I've built 6 - 24"x48" acoustic panels with 2" owens corning 703 fiberglass. I live in a small condo, space is limited for the time being, trying to make the best out of my space, I have a small L shaped area where everything is setup. I was able to use the mirror technique, found the 1st reflection points of the front L/R speakers to the main seating location. Since the room is small and oddly shaped, I was not able to find the reflection points of the other speakers. I just do not really want to put the the remaining 4 panels just anywhere. Does anyone have any suggestions where i should put them if they are needed? I have marked the location of the 2 panels I've already put up in the picture below, also included the actual pictures/layout of room.


----------



## Peter Loeser (Aug 11, 2012)

Great use of that space. Nice looking system you've got. I was going to suggest 1st reflection on the ceiling but then saw the picture with the fan so that won't work.
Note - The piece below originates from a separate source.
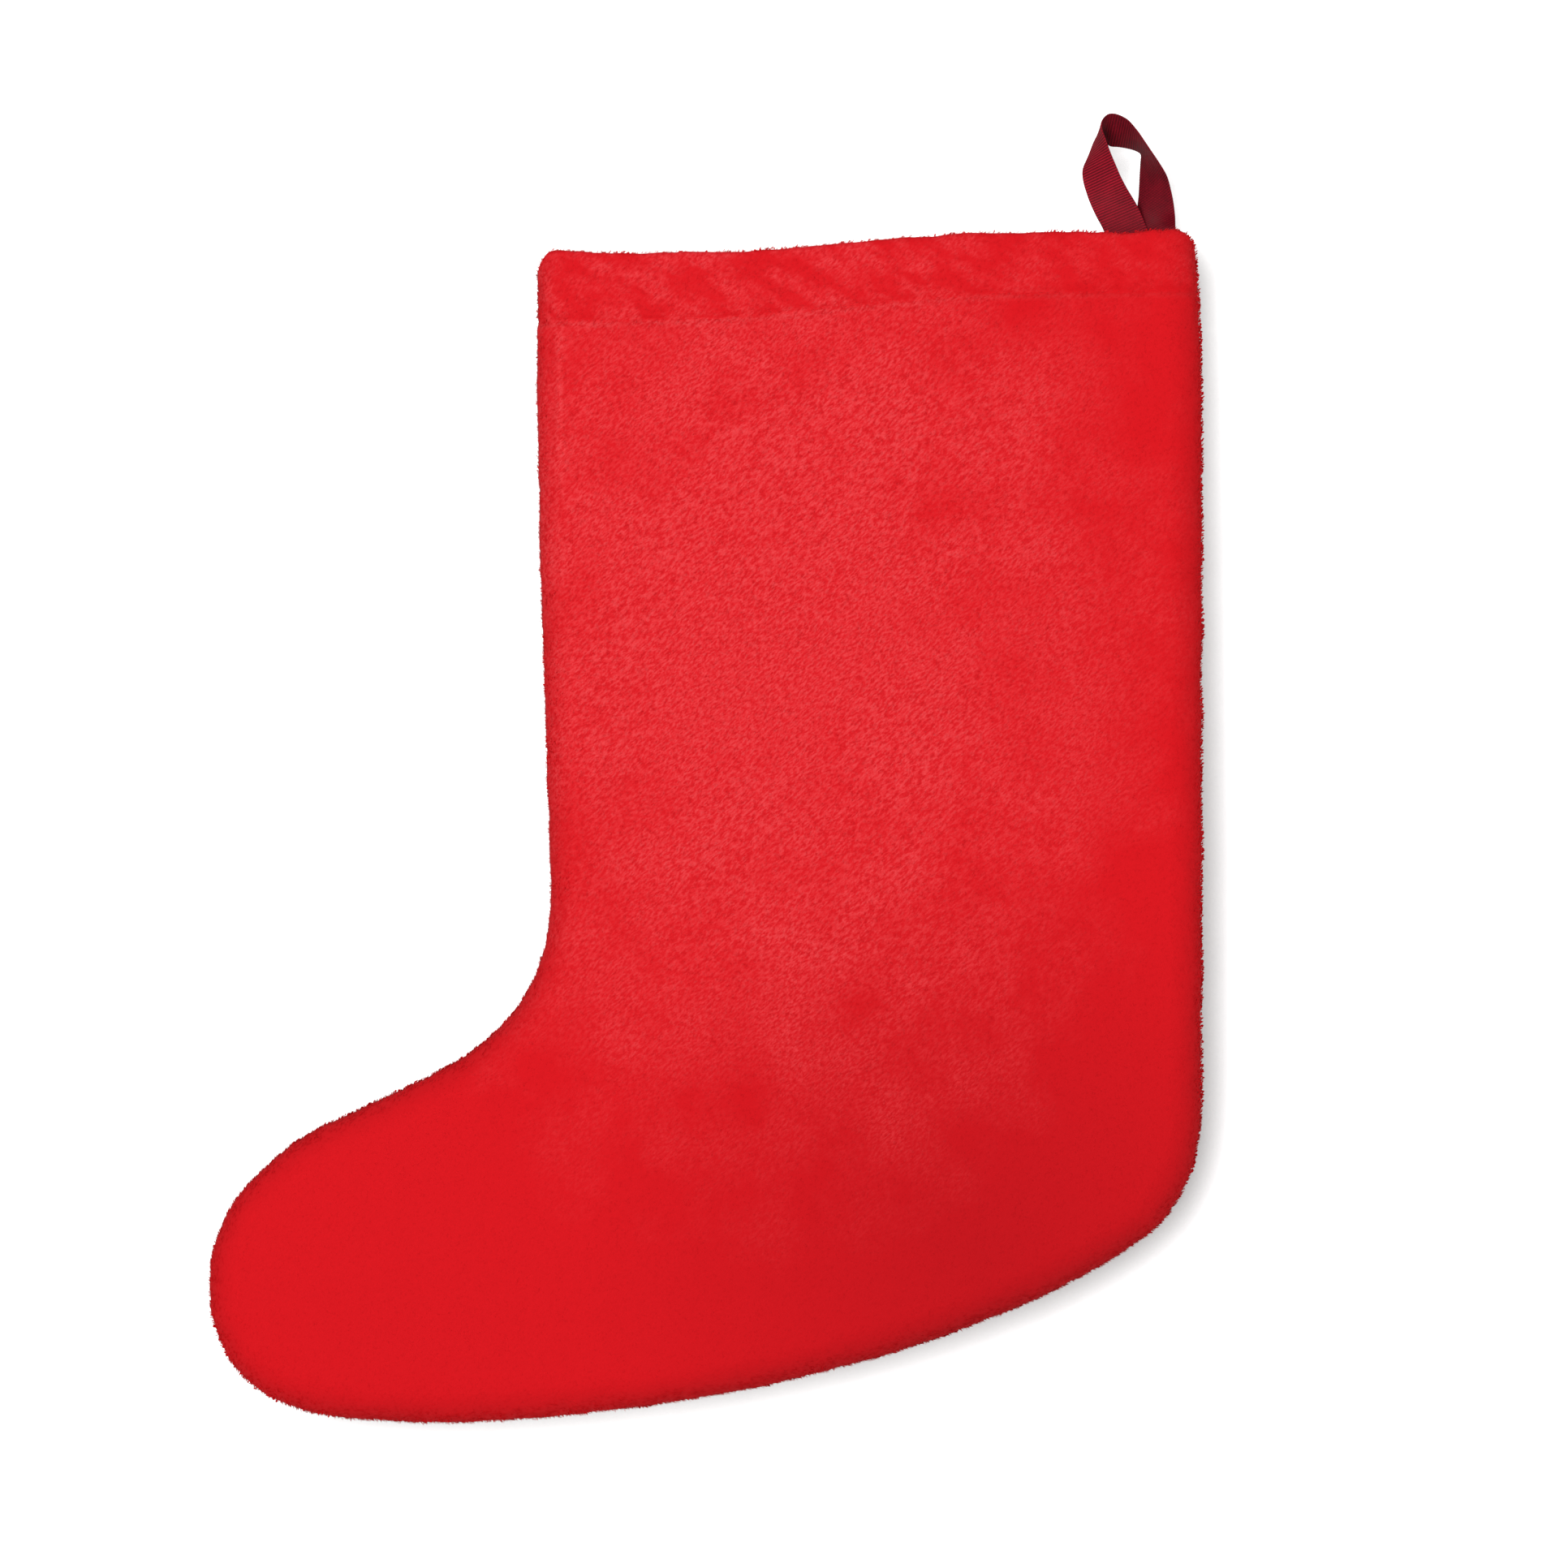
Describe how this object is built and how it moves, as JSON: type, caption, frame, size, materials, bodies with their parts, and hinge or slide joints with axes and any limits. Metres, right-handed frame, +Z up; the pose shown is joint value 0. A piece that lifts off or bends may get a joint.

If you are able to stack them in the corners (where I see you already have two resting on the floor) they would provide some bass trapping to a limited extent. Another option would be front wall, behind your L&R speakers, or put a 2nd one on each side wall just to help improve overall decay/minimize reverb. Have you taken any measurements of your room using REW or something similar?


----------



## bpape (Sep 14, 2006)

I was also going to suggest the front corners but do 2 in each so they're 4" thick to be effective lower.


----------



## flyimages (Oct 29, 2013)

Haven't done any REW measurements. Thanks for both inputs, I will give the front corners a try.


----------